Na mesma linha, contudo buscando apontar dois argumentos plausivelmente imprescindíveis, que inauguram, por assim dizer, uma tarefa, por conseguinte, uma responsabilidade – aquela que a Lei Maria da Penha traz insculpida em seus artigos –, além de localizar o caráter normativo-vinculante do princípio da dignidade da pessoa humana, Ingo afirma que: a dignidade deve ser observada a) como princípio, em tudo e por todos (notadamente na seara legislativa, com ênfase na atividade funcional legislativa de elaborar leis substantivas e leis procedimentais); deve ela, ainda, ser observada b) como valor, vez que é “valor fonte que anima e justifica a própria existência de um ordenamento jurídico” (SARLET, Ingo Wolfgang. Dignidade da Pessoa Humana e Direitos Fundamentais na Constituição Federal de 1988. 3.ed. Porto Alegre: Livraria do Advogado, 2004, p. 70).
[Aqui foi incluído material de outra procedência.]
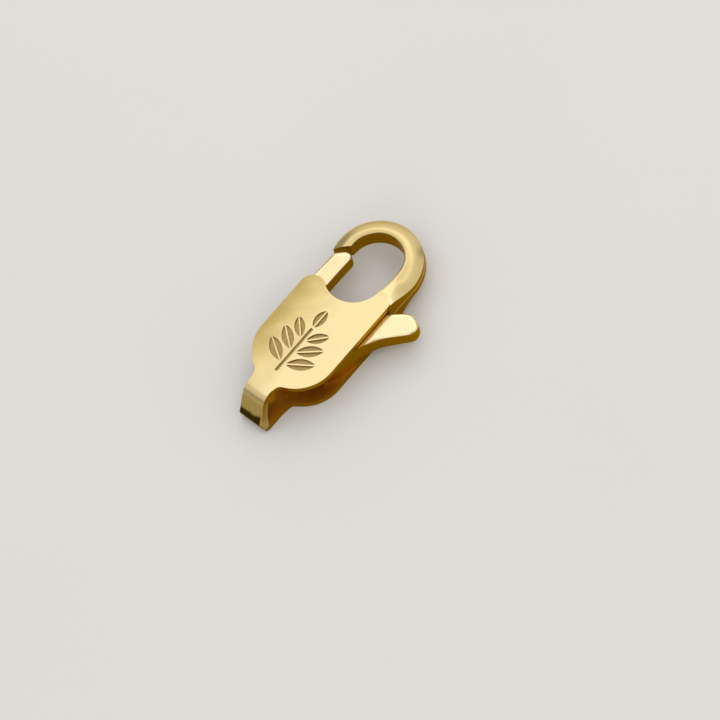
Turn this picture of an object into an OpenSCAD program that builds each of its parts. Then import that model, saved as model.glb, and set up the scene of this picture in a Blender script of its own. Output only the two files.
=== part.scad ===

Que nós não deixemos – e, em razão disso, lutemos quantas vezes e de quantas formas se fizer necessária, consoante dizia o jurista Rudolf Von Ihering, em obra renomada de título ‘’A Luta Pelo Direito’’ –, todavia, ante esta realidade, a matriz singular genuína humana da dignidade (da pessoa humana, da mulher) perder sua essência humana autêntica dignitária: A dignidade da pessoa está em vossas mãos: conservai-a. (Der Menchheit Würde ist in eure Hand gegeben, bewahrt siei). (SARLET, Ingo Wolfgang. Dignidade da Pessoa Humana e Direitos Fundamentais na Constituição Federal de 1988. 3.ed. Porto Alegre: Livraria do Advogado, 2004, p. 07).

 

 

Notas e Referências

[1] Nos termos do art. 20 do Código Civil de 2002, Salvo se autorizadas, ou se necessárias à administração da justiça ou à manutenção da ordem pública, a divulgação de escritos, a transmissão da palavra, ou a publicação, a exposição ou a utilização da imagem de uma pessoa poderão ser proibidas, a seu requerimento e sem prejuízo da indenização que couber, se lhe atingirem a honra, a boa fama ou a respeitabilidade, ou se destinarem a fins comerciais.